Он же через минуту опять смежил веки. Разлучение с жизнью, однако ж, долго не наступало, и находчивый отец Панкратий поспешил привести кроткого Герасима: посмотреть, что творится с врачуемым.
Вид старичка с добрым располагающим взглядом и словами участия, казалось, успокоил Субботу, с которым строитель не решался, однако ж, заговорить, а только глядел на грустный лик, начинавший загораться зловещим пламенем горячки. Зорко следя за переменой в лице больного и заметив лихорадочное оживление глаз, быстро начинавших бегать, переносясь мгновенно с одного места на другое, Герасим вышел и, воротясь, влил в рот больному какого-то снадобья, должно быть горького, но успокоительного. Судорожное напряжение через минуту исчезло с лица страдальца – и он впал в тихое забытье. Мысли его получили какую-то лень, не дававшую им правильно течь из-за боли. Едва ли в том положении, в которое бросила Субботу прихотливая судьба, лекарство отца Герасима не было единственно способным сохранить потрясенную ударом умственную деятельность.
Отец Герасим проявил в себе дивное искусство.

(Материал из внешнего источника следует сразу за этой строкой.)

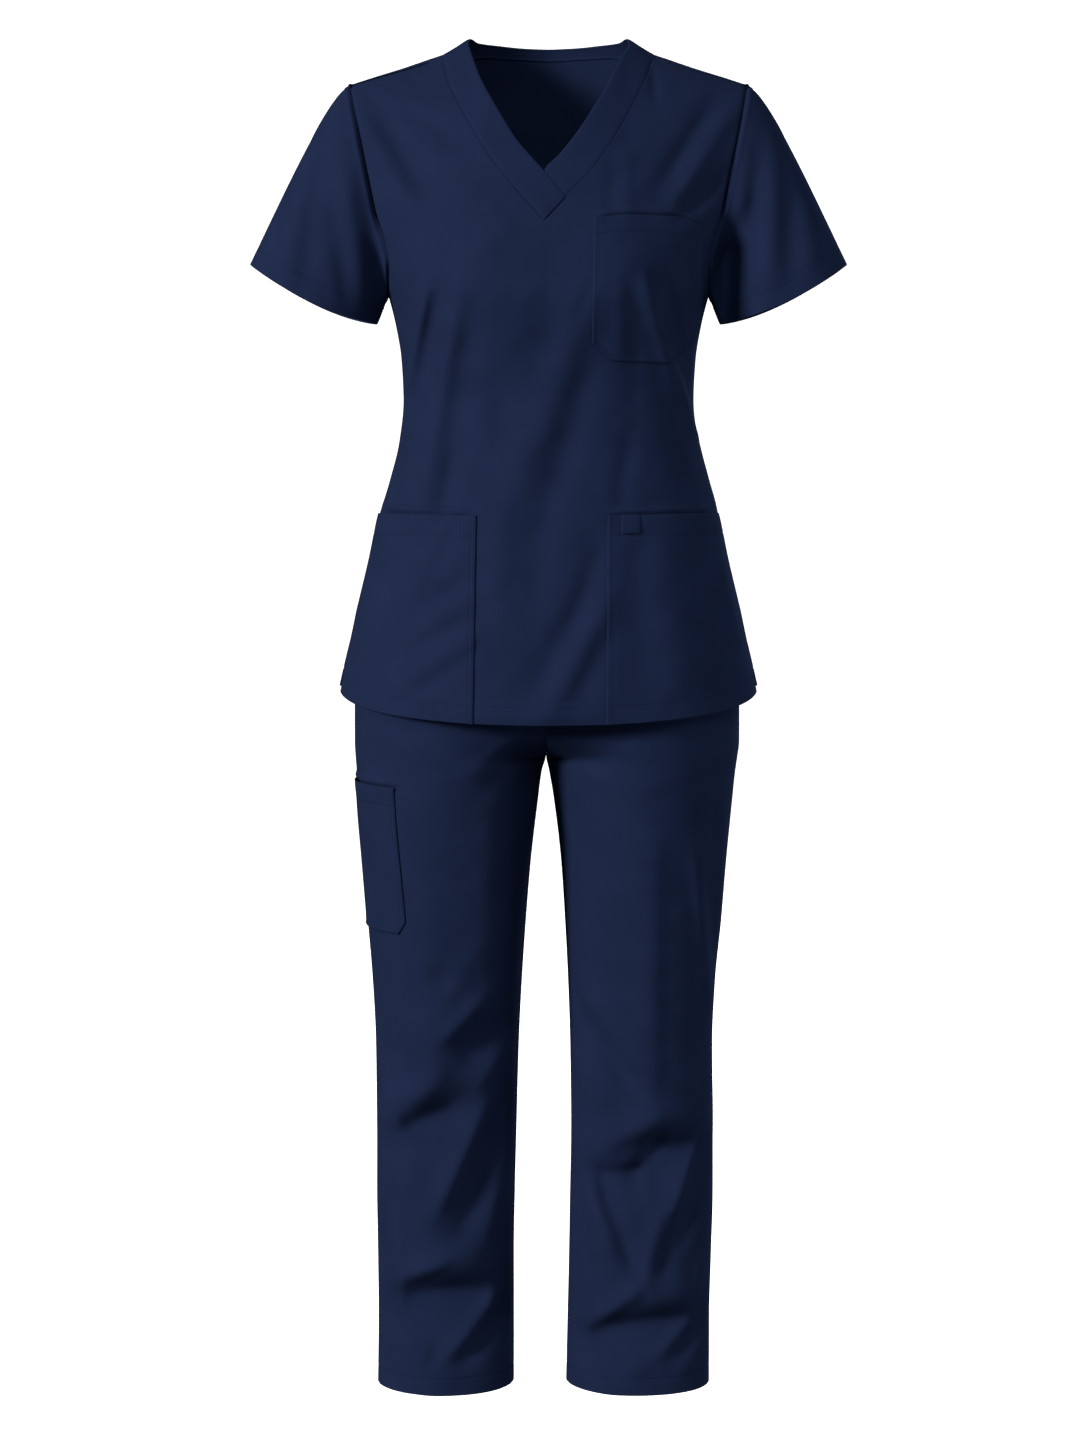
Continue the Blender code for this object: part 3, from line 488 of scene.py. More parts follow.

Какое дать соответствующее лекарство больному, отгадал он одним ясновидением сердца, не зная еще всей глубины душевного потрясения страждущего. Суббота хранил, однако, упорное молчание и начинал поправляться. Какой заботливости ухода требовало это улучшение со стороны вечно улыбавшегося Панкратия – на это мог бы дать ответ только он один, если бы он любил хвалиться своими подвигами. Это уже выходило из круга понимания своих обязанностей приветливым здоровяком, а он начинал хмуриться только благодаря угрюмому лику выздоравливавшего.
Вот наконец Суббота уже может и подняться с жесткого ложа, которое владелец кельи уступил своему случайному гостю, а он только два раза за все время своего здесь пребывания и поговорил с добряком Панкратием. В первый раз он попросил рассказать, как сюда попал, а сам не ответил на вопрос рассказчика о его имени и прозвании, не вызвав, впрочем, и этим недоверием неудовольствия на лице кроткого инока. В другой раз – это было на Страстной – Суббота изъявил Панкратию желание облегчить совесть исповедью – и единственный иерей в пустыньке, строитель Герасим, не замедлил явиться в роли примирителя души с Небом.
На этот раз Суббота не думал ничего таить в повести своей недолгой еще жизни, которой в будущем не предстояло, по его собственному мнению, видеть еще раз приманку счастья. Кроткий отец Герасим молчал, слушая и давая полную волю высказываться поверяющему ему свой сердечный недуг. Только когда замолк кающийся, пустынник, сам смолоду изведавший немало злоключений в жизни, спросил его кротко:
– Что ж ты… прощаешь зло содеявшему тебе?..
– Простить… не под силу…
– Зачем же ты, человече, поведал мне начало своего падения? Без прощения врагам Христос не отпущает нам грехи наши… Зла желая нанесшим тебе хотя и кровную обиду, ты можешь уподобиться началу зла всяческого, диаволу и пособникам его.
– Пусть и с ними часть моя – только бы отомстить удалось… губителю моей чести и участи. Пропадать мне так пропадать!